As happens sometimes, as soon as you give up on something it falls into your lap. I got a request for something from Klasky-Csupo on Nickelodeon. It was The Wild Thornberrys and I was auditioning for the role of Darwin the chimpanzee. I worked up this voice that was kind of cross between Roddy McDowall and Jonathan Harris. I went in and started doing the reading in front of all the producers’Arlene Klasky and director Charlie Addler are there on the other side of the glass with all the producers. I get six words out and they’re like, ‘No, no,no,no,no. It’s not supposed to be British. Tim Curry has already been cast as the father, Nigel, and we don’t want two Brits in the main body of the cast.’ So I tried to do the think I’d worked up minus the accent. In some cases you can do that and in others you can’t. Five times a year I get some hapless ad agency person saying they want me to do John Cleese, but not British. And I’m always like, ‘Well, that’s impossible.’ So I did the character without the accent and it just sucked. I started to walk out and turned around and said, ‘Let me at least do it for you.’ So I did it, they were laughing and I got the part. One thing led to another, and suddenly, I’m on cartoons all over the place.
AMO: Had you done a lot of superhero stuff before?
TK: No. I did the original Iron Man cartoon. I was the character Homer, which I think made his first appearance in the second season. I was also Doctor Doom in a couple Spider-Man cartoons, and I did some other villains in bits and pieces for other cartoon series, but not a lot of superhero stuff. I have four boys, so any thing I do that connected to Marvel or any of the superheros makes me a big hero at home.
AMO: Being Iron Man a few years ago wouldn’t have been as big a deal as it is now. He has always been one of the somewhat marginalized Marvel heroes, but now he’s one of the big ones with the success of the Paramount movie.
TK: I always use my kids as my live-in focus group.

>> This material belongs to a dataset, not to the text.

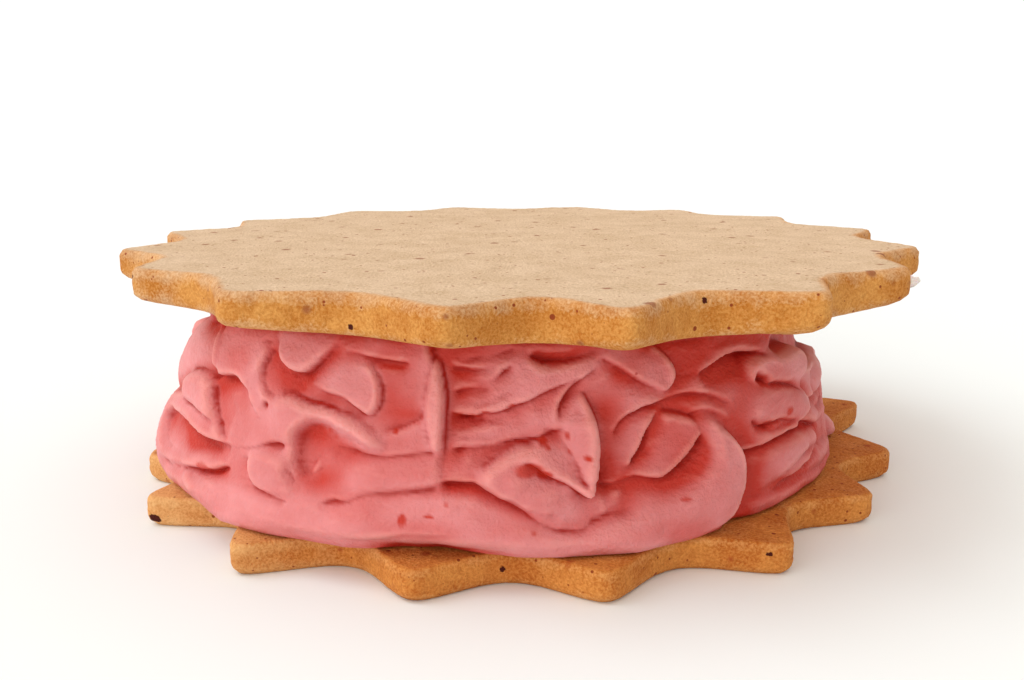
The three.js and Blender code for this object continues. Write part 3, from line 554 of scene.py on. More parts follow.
def right_folds(sheet):
    patch, ridge, shelf, fold = sheet.patch, sheet.ridge, sheet.shelf, sheet.fold
    # dark hollow under the cookie
    shelf([(289, 25.4, 0.3), (292, 25.2, 0.8), (297, 25.1, 0.8), (301, 25.1, 0.5)], reach=0.8, rim=0)
    shelf([(297.5, 21.2, 0.2), (300, 21.9, 1.2), (302.9, 22.7, 1.9), (306, 23.0, 2.2), (309, 22.7, 1.7),
           (312, 22.2, 0.4)], reach=2.2, rim=0.15, rim_reach=1.5)
    # long folds that end as fingers
    fold([(304.5, 14.4, 1.7, 0.4), (309, 13.8, 1.2, 0.6), (315, 14.0, 0.9, 0.7), (320, 14.0, 0.9, 0.4),
          (324, 13.6, 0.7, 0.3)], left=-0.2, right=-0.3, edges=(1, 0.5), fade=(2, 1))
    fold([(305, 9.6, 3.0, 0.4), (312, 10.3, 2.1, 0.7), (318, 11.0, 1.3, 0.6), (323, 11.0, 1.0, 0.5)],
         left=-0.3, right=-0.4, edges=(0.8, 1), fade=(3, 1))
    shelf([(304.2, 11.8, 0.9), (306.6, 12.2, 1.3), (310.7, 12.7, 1.4), (313.8, 12.9, 1.4), (316.2, 13.0, 1.4),
           (317.8, 13.5, 1.4), (320.2, 13.3, 1.3), (322.3, 12.7, 1.0), (324.4, 12.0, 0.4)], reach=0.8, rim=0.25,
          edge=0.3)
    ridge([(308, 12.4, 0.3, -0.4), (313.8, 13.0, 0.3, -0.6), (320, 12.6, 0.3, -0.5)], fade=(2, 1))
    shelf([(311, 6.4, 0.2), (314.2, 7.2, 0.5), (316.4, 7.7, 0.9), (318.4, 8.1, 1.1), (320.2, 8.4, 1.1),
           (321.8, 9.0, 0.9), (323.4, 9.5, 0.4)], reach=0.9, rim=0.2, rim_reach=1.2, edge=0.3)
    ridge([(311, 8.4, 0.7, 0.3), (315, 9.6, 0.6, 0.3), (320, 10.4, 0.6, 0.3)], fade=(2, 1))
    # lobes on the right, one of them round a pit
    patch([(306.8, 20.6, 1), (308.1, 21.9, 1), (311.5, 22.2, 1.5), (315, 22.0, 1.5), (319.6, 22.0, 0.6),
           (321.0, 20.9, 0.5), (320.4, 19.2, 0.5), (318, 18.6, 1), (314, 18.9, 1), (310.5, 19.2, 0.8),
           (308, 19.3, 0.8)], 0.5, 0.5, 2)
    ridge([(307.7, 20.4, 0.45, -1.2), (309.0, 19.8, 0.5, -1.8), (310.4, 19.3, 0.45, -1.1)], fade=(0.4, 0.6))
    ridge([(307.2, 21.0, 0.4, 0.25), (308.6, 21.9, 0.4, 0.35), (311.2, 21.8, 0.4, 0.3), (313.6, 20.7, 0.4, 0.15)],
          fade=(0.5, 0.8))
    shelf([(309.6, 19.2, 0.6), (311.8, 19.2, 1.0), (314.7, 18.6, 1.1), (317, 17.9, 0.9), (318.6, 17.0, 0.5)],
          reach=0.9, rim=0.2, edge=0.32)
    patch([(306.2, 16.4, 2), (307.5, 18.4, 2), (311.5, 18.8, 1.2), (316, 18.0, 0.8), (318.8, 16.9, 0.5),
           (319.6, 15.6, 0.5), (318.9, 14.4, 0.5), (315, 14.3, 0.6), (311.5, 14.8, 0.8), (308.4, 15.3, 1)],
          0.5, 0.7, 2.5)
    shelf([(315.8, 14.0, 0.4), (318.4, 14.2, 1.0), (319.7, 15.5, 1.3), (319.2, 16.9, 1.1), (317.8, 17.8, 0.4)],
          reach=1.2, rim=0.3, rim_reach=0.6, edge=0.32)
    shelf([(306.2, 16.2, 0.2), (307.6, 15.0, 1.0), (309.4, 14.8, 1.4), (311.5, 15.1, 0.9), (315, 14.4, 0.7),
           (316.8, 14.2, 0.4)], reach=0.8, rim=0.15, edge=0.32)
    ridge([(308.6, 14.6, 0.4, -0.5), (310, 14.7, 0.4, -0.5)], fade=(0.4, 0.4))
    shelf([(309, 13.9, 0.3), (312.5, 14.2, 0.6), (315.5, 13.9, 0.4)], reach=0.6, rim=0.2)
    # big leaf: outer layers, cup and body
    shelf([(284.5, 15.4, 0.3), (285.5, 17.0, 0.7), (286.7, 17.9, 1.0), (288, 18.4, 1.2), (289.3, 18.8, 1.4),
           (290.7, 18.9, 1.2), (292.3, 19.1, 0.7), (294.3, 19.4, 0.8), (296, 19.6, 1.1), (298, 19.5, 0.9),
           (300.8, 18.8, 0.6), (303.5, 17.6, 0.3)], reach=0.8, rim=0.2, rim_reach=1.5, edge=0.32)
    shelf([(295.5, 16.7, 0.4), (296.7, 17.5, 0.6), (298.5, 17.8, 0.5), (300.6, 17.1, 0.4), (302.8, 15.9, 0.2)],
          reach=0.8, rim=0.3)
    patch([(299.3, 16.2, 2), (301.9, 14.8, 0.8), (303.5, 13.1, 0.6), (304.4, 11.2, 0.6), (304.6, 9.4, 0.6),
           (304.0, 7.2, 0.6), (302, 5.1, 0.6), (298, 4, 1), (293, 3.5, 2), (289, 6, 5), (289, 8.5, 5),
           (292, 9.2, 4), (294.8, 10.3, 4), (297.5, 12.2, 4), (299.0, 14.4, 3)], 1.0, 0.6, 4, (0.03, 0))
    shelf([(300.4, 4.3, 0.3), (302.2, 5.3, 0.7), (303.8, 7.2, 1.1), (304.6, 9.5, 1.4), (304.6, 10.5, 1.4),
           (304.2, 11.6, 1.4), (303.9, 12.3, 1.2), (303, 13.4, 0.9), (301.8, 14.7, 0.5), (300.5, 15.6, 0.2)],
          reach=2.8, rim=0.25, rim_reach=0.8)
    ridge([(303.6, 7.6, 0.3, 0.15), (304.2, 9.5, 0.3, 0.25), (303.8, 11.4, 0.3, 0.25), (302.7, 13.2, 0.3, 0.25),
           (301.3, 14.6, 0.3, 0.2)], fade=(1, 1))
    shelf([(285.5, 13.0, 0.2), (286.9, 12.8, 0.6), (288.3, 14.7, 1.0), (289.6, 16.5, 0.9), (291.0, 17.8, 0.6),
           (292.2, 18.3, 0.2)], reach=1.4, rim=0.4, rim_reach=0.6, edge=0.32)
    ridge([(287.0, 13.0, 0.35, -0.5), (288.6, 14.0, 0.4, -0.7), (289.4, 15.3, 0.3, -0.6), (289.8, 16.6, 0.3, -0.4)],
          fade=(0.4, 0.6))
    ridge([(288.8, 13.6, 0.4, -0.4), (290.4, 14.0, 0.4, -0.3)], fade=(0.4, 0.6))
    ridge([(290.6, 15.8, 0.25, -0.15), (292.5, 16.4, 0.25, -0.2), (294.4, 16.8, 0.25, -0.1)], fade=(0.5, 0.8))
    ridge([(291.5, 14.9, 0.25, -0.12), (293.5, 15.4, 0.25, -0.15), (295.4, 15.9, 0.25, -0.1)], fade=(0.5, 0.8))
    shelf([(297.4, 16.3, 0.3), (296.0, 17.0, 0.9), (294.0, 17.5, 1.1), (292.4, 17.7, 0.9), (291.2, 17.5, 0.4)],
          reach=0.9, rim=0.3, rim_reach=1.2)
    shelf([(282.0, 10.7, 0.7), (283.2, 11.0, 0.9), (284.4, 11.0, 0.8), (286.4, 11.3, 0.5), (287.9, 11.6, 0.7),
           (289.4, 11.4, 0.8), (291.2, 11.2, 1.0), (292.2, 11.5, 1.3), (293.7, 12.3, 1.8), (294.9, 13.2, 2.2),
           (295.9, 14.0, 2.1), (297, 15.0, 1.4), (298, 15.6, 0.4)], reach=1.8, rim=0.35, rim_reach=0.7, edge=0.32)
    for across, high in ((0.0, 0), (0.9, 0.7), (1.7, 1.5), (2.4, 2.3)):
        ridge([(294.2 + across, 12.2 + high, 0.25, -0.2), (296.2 + across, 11.4 + high, 0.3, -0.25),
               (298.0 + across, 11.0 + high, 0.25, -0.15)], fade=(0.5, 1.2))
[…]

They watched the Iron Man cartoon I did years ago and they liked it, it was okay. They weren’t head-over-heels about it because they were more into Batman, Superman and the other chatacters who had big super powers. They went and saw the Iron Man movie that just came out and now they’re fans. They came back just bubbling. My 16-year-old son said that what’s so cool about Iron Man is he’s human. He’s using technology to do this stuff, but he’s one of us. And I think that is part of th appeal of the character. He’s not from Crypton and has not been given his gifts through the situation he finds himself in, but he goes out and makes it. I think the timing and the success of the feature film is definitely going to help this project.
AMO: Did you get a chance to help create the character for Next Avengers?
TK: No. The instances are very few and far between where a voiceover person does get to direct or guide and help develop the creation of the character. The producers and directors are very clear on what they want and the reason they picked me is I already matched what they wanted. With this show, the thing I think I brought to [the role] that may have given me an edge is that this guy, more than probably any time Iron Man has appeared in print or onscreen, is fatherly. He’s a father in this show. For Tony Stark, that a completely radically new thing. He’s like the perpetual bachelor. Having six kids, I was mentally putting myself in that mode, and maybe that helped.